A couple of things happened as I began to grieve a few weeks ago when I was alerted that my father was on his death bed. The first thing I noticed was that I couldn’t stop thinking about this one person with whom I had unfinished business. Death tends to bring out those unresolved situations in our lives, making us uneasy with leaving loose ends. Eventually I realized that what was on my mind was, “If I died today, is there anyone to whom I would need to make amends?” There was. I guess because my own father never realized the “error” of his ways and never sought to make amends with his children, I wanted to break that cycle. I could say “I’m sorry” and I could make amends. I wanted to start a new kind of cycle—one of grace and pure love modeled after Christ. And while I had been concerned because there had been no one to talk to about my situation (other than God), I eventually realized that I didn’t need to talk to someone else about it. I needed to talk to the offended party. So I sent an e-mail today. It was hard, and I cried more over that e-mail than I have cried for my deceased father. But I felt a burden lift once I pressed “send.” Life is too short for unfinished business, unforgiveness, and loose ends.

Second, I realized that I wasn’t carrying any burden towards my father. Finding out a few really terrible things about him in the last few days, I thought I would feel heavier about things. When I confessed his deplorable acts to a friend, she assured me that who my father was is not who I am. I reassured her confidently that I didn’t feel that anyway—and it was true. I felt disconnected from that because I had forgiven him. But I also felt disconnected from that because my identity is not in my earthly father anymore. I have secured my identity as a princess of the King and a crazy but amazing pushy prophet girl, and because of that, there is no burden for being my earthly father’s daughter. Whatever heinous acts my father may have committed, they do not belong to me…I have been cleansed and forgiven. I am my Father’s child.

Third, I realized the significance of sexual sin in my generational history. Numbers 14:18 says, “The Lord is slow to anger and abounding in steadfast love, forgiving iniquity and transgression, but he will by no means clear the guilty, visiting the iniquity of the fathers on the children, to the third and the fourth generation.’” I know that my grandfather and father’s iniquities have visited the generations below them and through me, and that is important for me to accept and understand in my continual quest for purity. Indeed, though I am my Father’s child, I now have some idea as to why I have struggled so mightily in the area of sexual purity. However, what grace and love the Father lavishes on us, that I can not only call myself His child but that I can receive forgiveness and cleansing from the sins of my forefathers. I am ready to break the cycle and bring forth a generation of purity. My tears have not been wasted; they have been collected by a loving Daddy who intends to use them to cleanse future generations as they walk in their PureID™. What joy that brings me!

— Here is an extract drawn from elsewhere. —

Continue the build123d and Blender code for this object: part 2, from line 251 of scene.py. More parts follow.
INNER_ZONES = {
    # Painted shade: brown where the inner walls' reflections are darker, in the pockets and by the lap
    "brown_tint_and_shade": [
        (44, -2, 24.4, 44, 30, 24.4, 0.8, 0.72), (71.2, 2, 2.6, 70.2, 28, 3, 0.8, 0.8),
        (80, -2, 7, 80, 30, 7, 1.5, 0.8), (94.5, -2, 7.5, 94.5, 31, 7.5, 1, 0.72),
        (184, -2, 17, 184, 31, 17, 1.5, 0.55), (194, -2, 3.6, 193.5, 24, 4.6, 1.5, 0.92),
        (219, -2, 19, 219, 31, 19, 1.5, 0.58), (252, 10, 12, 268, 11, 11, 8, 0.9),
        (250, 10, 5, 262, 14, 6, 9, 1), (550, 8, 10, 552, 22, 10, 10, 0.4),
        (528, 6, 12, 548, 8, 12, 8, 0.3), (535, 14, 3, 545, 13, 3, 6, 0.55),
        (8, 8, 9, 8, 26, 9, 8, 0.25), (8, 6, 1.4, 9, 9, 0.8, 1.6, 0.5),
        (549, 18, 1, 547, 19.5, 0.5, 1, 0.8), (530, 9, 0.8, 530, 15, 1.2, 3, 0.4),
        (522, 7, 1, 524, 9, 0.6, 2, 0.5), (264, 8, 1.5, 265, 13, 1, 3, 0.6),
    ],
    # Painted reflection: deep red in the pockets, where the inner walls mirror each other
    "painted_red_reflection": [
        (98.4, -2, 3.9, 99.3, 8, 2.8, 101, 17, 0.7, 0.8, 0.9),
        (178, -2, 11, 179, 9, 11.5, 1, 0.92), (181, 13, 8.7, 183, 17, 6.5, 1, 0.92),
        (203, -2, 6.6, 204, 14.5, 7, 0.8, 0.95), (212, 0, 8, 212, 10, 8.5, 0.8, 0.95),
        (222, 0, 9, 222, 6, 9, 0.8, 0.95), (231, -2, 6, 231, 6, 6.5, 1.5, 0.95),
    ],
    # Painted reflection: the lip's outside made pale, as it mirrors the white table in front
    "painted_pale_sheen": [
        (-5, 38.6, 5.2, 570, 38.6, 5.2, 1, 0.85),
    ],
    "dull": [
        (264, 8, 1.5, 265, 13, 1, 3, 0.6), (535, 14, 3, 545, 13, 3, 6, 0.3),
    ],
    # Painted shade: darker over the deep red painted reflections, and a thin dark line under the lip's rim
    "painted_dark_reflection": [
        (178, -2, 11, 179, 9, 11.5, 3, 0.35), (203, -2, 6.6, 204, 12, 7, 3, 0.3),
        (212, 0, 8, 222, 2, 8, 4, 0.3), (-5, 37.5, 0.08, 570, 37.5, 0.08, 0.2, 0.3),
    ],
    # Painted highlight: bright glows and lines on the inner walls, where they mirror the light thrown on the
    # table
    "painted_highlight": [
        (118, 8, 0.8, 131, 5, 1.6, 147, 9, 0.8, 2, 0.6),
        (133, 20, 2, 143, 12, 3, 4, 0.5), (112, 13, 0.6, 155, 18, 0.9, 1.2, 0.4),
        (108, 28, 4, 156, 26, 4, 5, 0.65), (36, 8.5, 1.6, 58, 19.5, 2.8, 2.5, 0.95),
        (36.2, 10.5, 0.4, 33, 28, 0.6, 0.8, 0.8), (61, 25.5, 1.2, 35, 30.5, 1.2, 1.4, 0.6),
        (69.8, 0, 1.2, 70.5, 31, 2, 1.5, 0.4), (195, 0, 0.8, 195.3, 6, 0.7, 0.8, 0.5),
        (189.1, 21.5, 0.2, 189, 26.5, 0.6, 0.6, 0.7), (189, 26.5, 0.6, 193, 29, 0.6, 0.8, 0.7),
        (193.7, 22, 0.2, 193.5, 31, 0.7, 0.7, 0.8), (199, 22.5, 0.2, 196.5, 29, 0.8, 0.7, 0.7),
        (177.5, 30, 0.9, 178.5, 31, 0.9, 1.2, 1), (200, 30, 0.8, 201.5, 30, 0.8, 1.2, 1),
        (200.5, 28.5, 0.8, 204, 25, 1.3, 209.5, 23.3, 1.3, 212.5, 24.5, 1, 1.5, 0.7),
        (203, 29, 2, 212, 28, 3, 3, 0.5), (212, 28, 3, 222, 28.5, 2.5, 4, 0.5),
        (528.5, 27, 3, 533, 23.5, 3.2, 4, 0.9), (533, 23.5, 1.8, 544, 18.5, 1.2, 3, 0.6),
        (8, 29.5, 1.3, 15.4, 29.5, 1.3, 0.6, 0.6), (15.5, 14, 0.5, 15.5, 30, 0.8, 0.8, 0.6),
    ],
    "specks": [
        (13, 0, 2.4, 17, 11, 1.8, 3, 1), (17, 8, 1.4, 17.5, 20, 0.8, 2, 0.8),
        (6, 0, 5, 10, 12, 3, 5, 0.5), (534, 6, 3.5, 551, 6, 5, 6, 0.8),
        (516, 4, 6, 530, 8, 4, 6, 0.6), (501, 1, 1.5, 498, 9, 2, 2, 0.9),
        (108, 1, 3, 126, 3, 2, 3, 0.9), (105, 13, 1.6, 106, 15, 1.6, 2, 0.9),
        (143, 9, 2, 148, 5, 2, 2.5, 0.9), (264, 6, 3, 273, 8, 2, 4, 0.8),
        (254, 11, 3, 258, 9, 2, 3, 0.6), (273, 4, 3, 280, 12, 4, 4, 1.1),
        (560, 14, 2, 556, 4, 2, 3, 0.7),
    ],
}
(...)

So I stand here not crying, but instead praising! Praise God from whom ALL blessings flow, and I thank You, Jesus, for the opportunity to experience this blessed, good grief. Amen!

Emotionally Healthy Habits: Forgiveness

health pyramid by Stuart Miles

image courtesy of Stuart Miles / freedigitalphotos.net

I was depressed this summer. I didn’t want to get out of bed, and I literally felt as if the entire world was weighing down on me. My brain was in a fog, my thoughts were cluttered, and all I wanted to do was cry—in fact, all I did was cry for two straight months. I couldn’t do it, I told myself—I couldn’t get out of bed and get going in life. Even though I had been on a pretty nice first date the evening before, even though I had plenty of friends to care about me, even though my life was going well (despite some rough circumstances), I couldn’t get out of the funk. I couldn’t move forward because I was holding on to some hurts that others had dealt out to me earlier in the summer. I was deeply depressed because I couldn’t forgive.

Forgiveness is a choice, and probably the most difficult choice we have to make when it comes to emotionally healthy habits. I still struggle with it! But every time I practice forgiveness, I realize three important things happen:

  • Forgiveness releases you. The moment that I prayed to forgive, I felt the burden on my soul lift. The heaviness that I was experiencing, the weighted sense of doom, the cloud of darkness that had hovered over me—these all disappeared immediately. But I didn’t just get released from the weight, I was also released to receive forgiveness from God. In Mark 11:25, Jesus says, “And whenever you stand praying, forgive, if you have anything against anyone, so that your Father also who is in heaven may forgive you your trespasses.” In order to be in right standing with God, we are also encouraged to leave our offerings at the altar and go work out our issues with others—including forgiveness—before we make an offering to God. So forgive—so that you can be released and receive from the Lord.
  • Forgiveness heals you. Psalm 38:3-4 says, ‘…there is no health in my bones because of my sin. For my iniquities have gone over my head; like a heavy burden, they are too heavy for me.” Does this sound familiar? It should—it is exactly the way I described feeling when I was harboring resentment and unforgiveness. And in case this isn’t clear, let me reiterate: unforgiveness is a sin, because we are choosing our anger and our hurt over the forgiveness that the Lord offers to us. And when we are sinning, we can’t be healthy! But once we choose forgiveness, we can begin to experience healing from the Lord. 1 John 1:9 says that if we confess our sins, God is faithful and just and will forgive us and cleanse us from our unrighteousness. But cleansing and healing can’t happen until you choose to forgive.
  • Forgiveness challenges you. If one of our main goals in life is growth in all areas, then forgiveness meets that criteria. We don’t just want to forgive to be released and healthy, we want to grow from our experiences as forgiving people. It is against our natural desires and flesh to want to forgive others; we are carnal beings who, without God, are focused solely on ourselves. We believe that withholding forgiveness from others harms then, when really, it harms only us. That is why we choose forgiveness. It stretches us in every way to forgive—the emotional darkness within clears, the physical heaviness lightens, and the spiritual sins are cleansed. That is the challenge in forgiveness—to act against our sinful nature and choose life through forgiveness. That is also why forgiveness is always a choice and a challenge that results in your growth.

The moment I realized that I was harboring resentment and unforgiveness, I prayed to the Lord and asked for forgiveness and then offered it to those who had hurt me—without ever speaking to them about it. Sometimes, forgiveness is about them, but mostly, forgiveness is about YOU. Seek to practice forgiveness not only for release, but for healing and growth as an emotionally healthy person!